The discovery that bumblebee queens could shake it off and emerge unscathed after more than a week submerged in water stunned scientists back in 2024.
Now, a new paper reveals how they do it. Included in the bumblebee survival toolkit is the remarkable ability to extract oxygen from the water around them – literally allowing them to breathe underwater temporarily.
It's a skill set that can help the heart of a colony weather a crisis such as a flooded burrow, allowing her to survive and rebuild when conditions are more stable. And its discovery suggests that some species may have hidden reserves of resilience against environmental extremes.
"Our findings," writes a team led by evolutionary physiologist Charles Darveau of the University of Ottawa in Canada, "reveal a remarkable flooding-tolerance strategy and provide a foundation for exploring the limits, mechanisms, and ecological significance of underwater survival in terrestrial insects."

Every winter, some insect species hibernate in a period of suspended development and metabolism known as a diapause. For some bumblebee queens, that means finding a safe, snug burrow, nestling in, and hitting the snooze button.
Burrows do not always remain safe and snug, though. Underground resting places can be vulnerable to flooding, and a bumblebee in diapause is too sluggish to respond with the alacrity that such an emergency would demand.
Weather events such as heavy rain, snowmelt, and rising water tables can all inundate a bee burrow, not necessarily regularly, but unpredictably, and with enough risk that at least one North American species, Bombus impatiens, appears to have adapted.
In 2024, scientists revealed that B. impatiens queens have a high rate of survival after up to a week submerged in water – around 90 percent.
Now, we finally get to find out how they did it: through a combination of underwater respiration, anaerobic metabolism, and "profound metabolic depression" – a state of extremely minimal metabolic function.
In laboratory experiments on dozens of queens in winter diapause, the researchers submerged the bumblebees in cold water and monitored their metabolism and gas exchange.
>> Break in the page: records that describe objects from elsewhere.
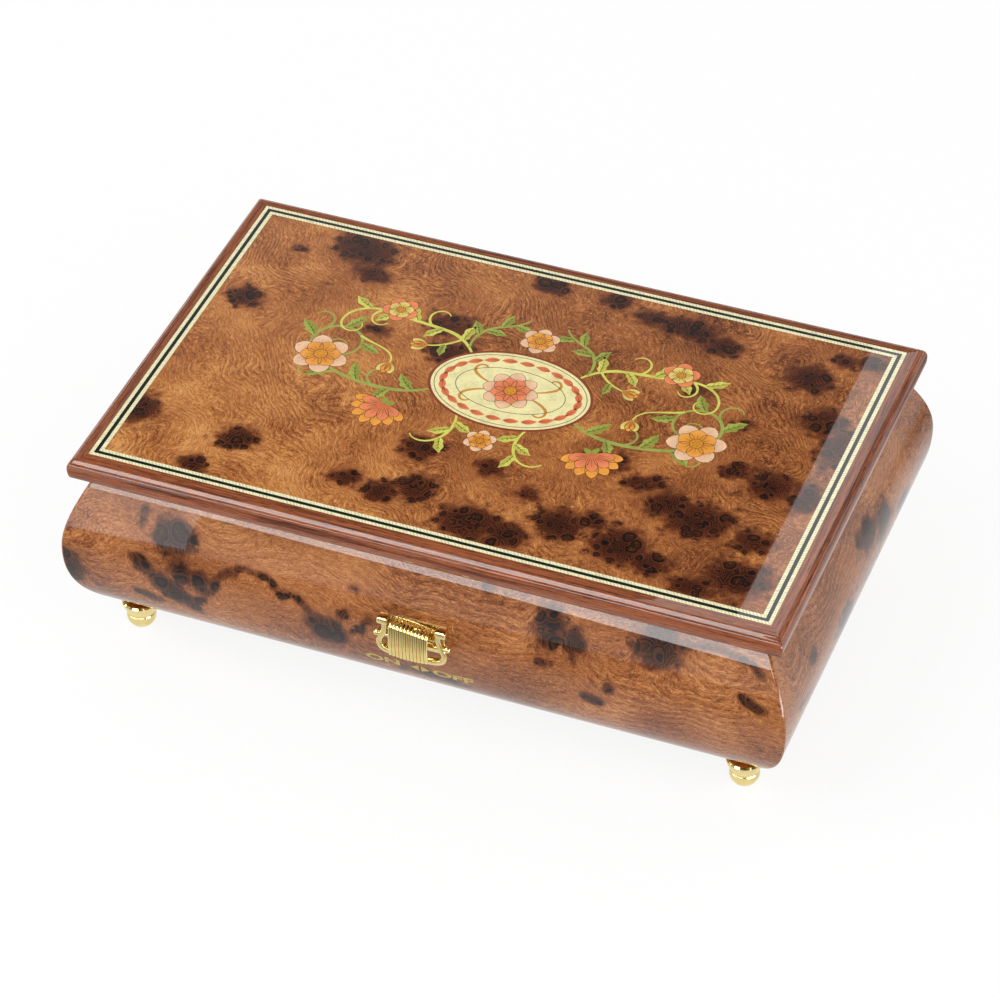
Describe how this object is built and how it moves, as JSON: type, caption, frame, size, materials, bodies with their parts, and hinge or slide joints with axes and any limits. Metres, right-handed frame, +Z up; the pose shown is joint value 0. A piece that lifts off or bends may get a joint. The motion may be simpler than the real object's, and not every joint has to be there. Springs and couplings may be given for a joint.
{
  "type": "musical box",
  "caption": "Inlaid wooden musical box with swelling sides, hinged lid, brass ball feet, lyre-shaped lever and a cylinder movement under glass.",
  "frame": {"origin": "on the table, under the middle of the whole box, lever included", "axes": "+X right along the front, +Y from the front to the hinges, +Z up; the lever faces -Y"},
  "size_m": [0.31, 0.2088, 0.098],
  "materials": {
    "burl_veneer": "figured burl veneer under clear high-gloss lacquer",
    "rosewood": "reddish straight-grained moulding under high-gloss lacquer",
    "pale_line": "pale stringing under high-gloss lacquer",
    "black_line": "black stringing under high-gloss lacquer",
    "marquetry": "dyed veneers inlaid flush under high-gloss lacquer",
    "inner_wood": "plain satin wood",
    "felt": "short dark blue felt",
    "glass": "clear polished pane",
    "brass": "polished and lacquered",
    "steel": "ground and polished"
  },
  "bodies": {
    "case": {"front_panel": "burl_veneer", "back_panel": "burl_veneer", "left_panel": "burl_veneer", "right_panel": "burl_veneer", "base_board": "inner_wood", "partition_left": "inner_wood", "partition_right": "inner_wood", "well_felt_left": "felt", "well_felt_right": "felt", "glass_cover": "glass", "foot_front_left": "brass", "foot_front_right": "brass", "foot_rear_left": "brass", "foot_rear_right": "brass", "hinge_left_case_leaf": "brass", "hinge_right_case_leaf": "brass", "slot_plate": "brass", "bedplate": "brass", "bracket_left": "brass", "bracket_right": "brass", "governor_plate": "brass", "governor_frame": "brass", "comb_base": "brass", "barrel_cock": "brass", "hinge_left_pin": "steel", "hinge_right_pin": "steel", "comb": "steel", "comb_screw_left": "steel", "comb_screw_middle": "steel", "comb_screw_right": "steel"},
    "lid": {"lid_board": "inner_wood", "lid_frame_front": "rosewood", "lid_frame_back": "rosewood", "lid_frame_left": "rosewood", "lid_frame_right": "rosewood", "lid_outer_line": "pale_line", "lid_black_line": "black_line", "lid_inner_line": "pale_line", "lid_burl_panel": "burl_veneer", "lid_marquetry": "marquetry", "lid_lining": "felt", "hinge_left_lid_leaf": "brass", "hinge_right_lid_leaf": "brass"},
    "lever": {"lyre_frame": "brass", "lyre_crossbar": "brass", "lyre_strings": "brass", "stop_slide": "steel"},
    "cylinder": {"cylinder": "brass", "cylinder_arbor": "steel", "cylinder_wheel": "brass"},
    "barrel": {"spring_barrel": "brass", "barrel_cover": "brass", "mainspring": "steel"},
    "governor": {"governor_arbor": "steel", "worm_wheel": "brass"},
    "fan": {"fan_worm": "steel"},
    "winder": {"winding_arbor": "steel", "winding_key": "brass"}
  },
  "joints": [
    {"name": "lid_hinge", "type": "hinge", "parent": "case", "child": "lid", "pos_m": [0, 0.09585, 0.08845], "axis": [-1, 0, 0], "range_deg": [0, 95]},
    {"name": "lever_slide", "type": "slide", "parent": "case", "child": "lever", "axis": [1, 0, 0], "range_m": [-0.0044, 0]},
    {"name": "cylinder_spin", "type": "hinge", "parent": "case", "child": "cylinder", "pos_m": [0, 0.01255, 0.0456], "axis": [1, 0, 0], "continuous": true},
    {"name": "barrel_spin", "type": "hinge", "parent": "case", "child": "barrel", "pos_m": [-0.07, 0.01255, 0.0236], "axis": [0, 0, 1], "continuous": true},
    {"name": "governor_spin", "type": "hinge", "parent": "case", "child": "governor", "pos_m": [0.079, -0.0092, 0.0456], "axis": [1, 0, 0], "continuous": true},
    {"name": "fan_spin", "type": "hinge", "parent": "case", "child": "fan", "pos_m": [0.079, -0.0193, 0.0456], "axis": [0, 0, 1], "continuous": true},
    {"name": "winding_turn", "type": "hinge", "parent": "case", "child": "winder", "pos_m": [-0.07, 0.01255, 0.0136], "axis": [0, 0, 1], "continuous": true}
  ],
  "couplings": [
    {"joint": "barrel_spin", "follows": "cylinder_spin", "ratio": 0.33333},
    {"joint": "governor_spin", "follows": "cylinder_spin", "ratio": -5},
    {"joint": "fan_spin", "follows": "cylinder_spin", "ratio": -75}
  ]
}
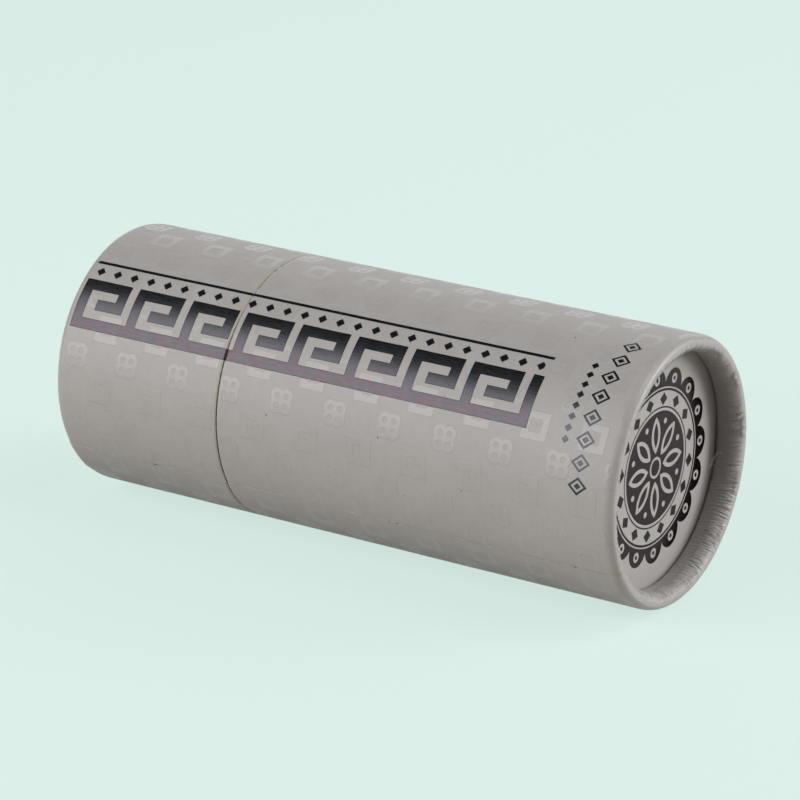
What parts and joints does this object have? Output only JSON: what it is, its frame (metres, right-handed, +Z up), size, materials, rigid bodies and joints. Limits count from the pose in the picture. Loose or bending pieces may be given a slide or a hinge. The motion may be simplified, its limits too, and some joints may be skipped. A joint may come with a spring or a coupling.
{
  "type": "cylindrical gift tube box",
  "caption": "Round paperboard gift tube lying on its side, with rolled rims, recessed end discs, and a short lid that slides off a neck tube fixed in the longer base.",
  "frame": {"origin": "on the surface that the tube lies on, under the middle of its length; the tube's axis is 25 mm above it", "axes": "+X along the tube's axis towards the base's closed end, +Z up, and -Y towards the front that the picture shows"},
  "size_m": [0.1206, 0.05, 0.05],
  "materials": {
    "printed_wrap_paper": "satin laminate",
    "printed_disc_paper": "satin laminate",
    "tube_board": "raw greyboard",
    "disc_board": "raw greyboard",
    "neck_board": "raw greyboard",
    "neck_paper": "uncoated",
    "lining_paper": "uncoated"
  },
  "bodies": {
    "base": {"base_tube": "tube_board", "base_wrap": "printed_wrap_paper", "base_disc": "disc_board", "base_disc_face": "printed_disc_paper", "base_disc_lining": "lining_paper", "neck_tube": "neck_board", "neck_cover": "neck_paper", "neck_lining": "lining_paper"},
    "lid": {"lid_tube": "tube_board", "lid_wrap": "printed_wrap_paper", "lid_disc": "disc_board", "lid_disc_face": "printed_disc_paper", "lid_disc_lining": "lining_paper"}
  },
  "joints": [
    {"name": "lid_slide", "type": "slide", "parent": "base", "child": "lid", "axis": [-1, 0, 0], "range_m": [0, 0.06]}
  ]
}
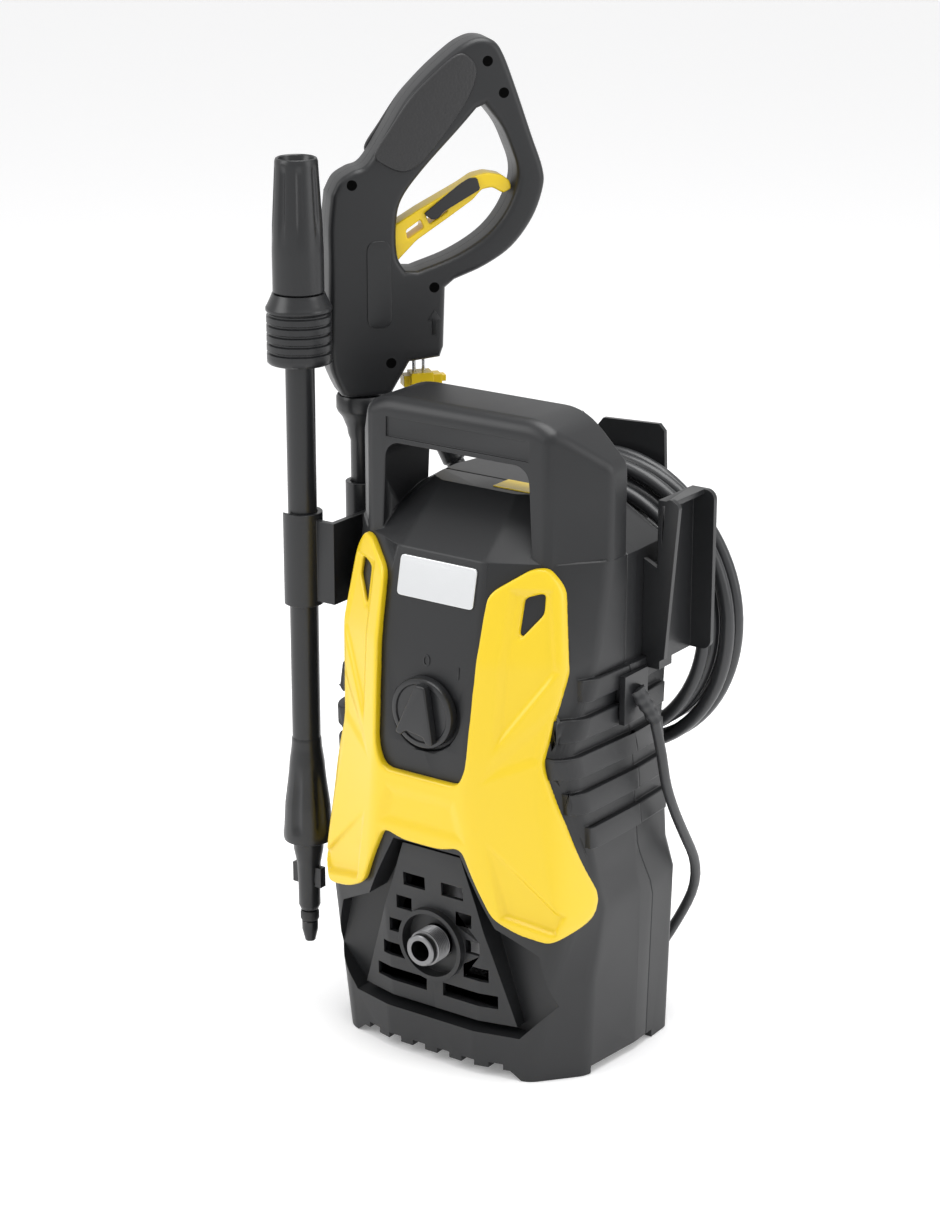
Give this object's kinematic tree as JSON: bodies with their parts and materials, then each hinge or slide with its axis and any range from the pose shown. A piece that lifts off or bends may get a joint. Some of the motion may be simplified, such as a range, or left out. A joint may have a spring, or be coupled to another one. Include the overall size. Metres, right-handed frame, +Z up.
{
  "type": "pressure washer",
  "caption": "Upright electric pressure washer with carrying handle, hourglass front trim, rotary switch, coiled hose, and a spray gun and lance in a side holder.",
  "frame": {"origin": "on the floor under the middle of the base", "axes": "+Z up, front towards -Y, +X to the viewer's right"},
  "size_m": [0.2548, 0.254, 0.595],
  "materials": {
    "dark_shell": "fine satin moulded plastic",
    "yellow_plastic": "smooth semi-gloss moulded plastic",
    "soft_grip": "pebbled soft plastic",
    "black_inner": "plain moulded plastic",
    "brushed_plate": "fine horizontal brush",
    "zinc_metal": "machined dark metal",
    "pump_metal": "cast",
    "steel": "bright",
    "motor_core": "laminated",
    "graphite": "pressed carbon",
    "cord_rubber": "smooth black jacket",
    "hose_rubber": "smooth satin hose"
  },
  "bodies": {
    "housing": {"front_shell": "dark_shell", "rear_shell": "dark_shell", "handle_cover": "dark_shell", "shell_screws": "steel", "front_trim": "yellow_plastic", "name_plate": "brushed_plate", "top_label": "yellow_plastic", "rotary_switch": "black_inner", "pressure_outlet": "zinc_metal", "cable_hook": "dark_shell", "accessory_holder": "dark_shell", "hose_saddle": "dark_shell", "cord_gland": "dark_shell", "water_inlet": "black_inner", "inlet_strainer": "dark_shell", "strain_relief": "soft_grip", "cord_coil": "cord_rubber", "power_cord": "cord_rubber", "mains_plug": "cord_rubber", "hose_coil": "hose_rubber", "hose_ends": "hose_rubber", "hose_tail": "hose_rubber", "motor_stator": "motor_core", "motor_bracket": "black_inner", "motor_end_cap": "black_inner", "pump_head": "pump_metal", "pump_housing": "pump_metal", "pump_cradle": "steel", "pressure_switch": "black_inner", "shaft_bearings": "steel", "carbon_brushes": "graphite", "pistons": "steel", "piston_springs": "steel", "piston_seals": "soft_grip", "pump_feet": "soft_grip"},
    "rotor": {"motor_shaft": "steel", "armature": "motor_core", "cooling_fan": "black_inner", "swash_plate": "steel"},
    "knob": {"switch_knob": "dark_shell"},
    "lance": {"lance_tube": "dark_shell", "lance_collar": "dark_shell", "nozzle_insert": "pump_metal", "lance_coupling": "dark_shell", "bayonet": "dark_shell", "lance_o_ring": "soft_grip"},
    "nozzle": {"nozzle_sleeve": "dark_shell"},
    "gun": {"gun_shell_near": "dark_shell", "gun_shell_far": "dark_shell", "grip_insert": "soft_grip", "trigger_pin": "steel", "trigger_spring": "steel", "gun_valve": "pump_metal", "gun_coupling": "dark_shell", "gun_screws": "steel"},
    "trigger": {"trigger": "yellow_plastic"},
    "trigger_lock": {"trigger_lock": "black_inner"},
    "valve_rod": {"valve_rod": "steel"},
    "hose_clip": {"hose_clip": "yellow_plastic", "clip_rods": "steel"}
  },
  "joints": [
    {"name": "motor_spin", "type": "hinge", "parent": "housing", "child": "rotor", "pos_m": [0, 0.008, 0.2], "axis": [0, 0, 1], "continuous": true},
    {"name": "knob_turn", "type": "hinge", "parent": "housing", "child": "knob", "pos_m": [0, -0.066, 0.226], "axis": [0, 1, 0], "range_deg": [0, 60]},
    {"name": "lance_out", "type": "slide", "parent": "housing", "child": "lance", "axis": [-1, 0, 0], "range_m": [0, 0.06]},
    {"name": "nozzle_turn", "type": "hinge", "parent": "lance", "child": "nozzle", "pos_m": [-0.119, -0.025, 0.48], "axis": [0, 0, 1], "range_deg": [0, 90]},
    {"name": "gun_lift", "type": "slide", "parent": "housing", "child": "gun", "axis": [0, 0, 1], "range_m": [0, 0.12]},
    {"name": "trigger_pull", "type": "hinge", "parent": "gun", "child": "trigger", "pos_m": [-0.10207, 0.03952, 0.468], "axis": [0.766, -0.6428, 0], "range_deg": [0, 12], "stiffness_Nm_per_rad": 0.6, "springref_deg": -17.19},
    {"name": "lock_slide", "type": "slide", "parent": "trigger", "child": "trigger_lock", "axis": [0.566, 0.6745, 0.4741], "range_m": [0, 0.005]},
    {"name": "valve_push", "type": "slide", "parent": "gun", "child": "valve_rod", "axis": [0, 0, -1], "range_m": [0, 0.0038]},
    {"name": "clip_slide", "type": "slide", "parent": "gun", "child": "hose_clip", "axis": [0, 0, 1], "range_m": [0, 0.006]}
  ],
  "couplings": [
    {"joint": "valve_push", "follows": "trigger_pull", "m_per_rad": 0.01719}
  ]
}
Gas exchange was measured in the water in which the bees were submerged, and in the air in the chamber above the water. The researchers tracked carbon dioxide and oxygen levels, and found that the former rose minutely, while the latter fell. This is consistent with respiration – the bees were taking in oxygen from the water and expelling carbon dioxide.
Meanwhile, submerged bees displayed a buildup of lactate. When the body can't get enough oxygen, cells switch to a metabolic process that generates energy without oxygen. Lactate is a byproduct of this anaerobic metabolism.
Finally, that metabolism is pushed to the bare minimum required for survival. Diapause already slashes a queen's metabolism by more than 95 percent. Submersion slashes it even further. Using carbon dioxide as a proxy for metabolism, we can see the drop.
Before submersion, diapausing bees were producing around 15.42 microliters of carbon dioxide per hour per gram of body mass. After eight days underwater, this production rate had dropped to 2.35 microliters, or about one-sixth of its original value.
Together, these processes allow the queens to take in oxygen from the water around them while keeping their energy needs extremely low.
Related: This Is The First Animal Ever Found That Doesn't Need Oxygen to Survive
It's a very tidy trick, although some things still aren't clear. The researchers did not ascertain how B. impatiens extracts oxygen from the water; they believe the queens make use of a physical gill, a thin layer of trapped air that exchanges gases with the water, but have yet to confirm this.
They also want to know the limitations of this extraordinary survival power.
"Future studies manipulating water conditions and the likely physical gill, alongside detailed recovery analyses, will further clarify the adaptations enabling queens to withstand extended submersion," they write.
The research has been published in the Proceedings of the Royal Society B: Biological Sciences.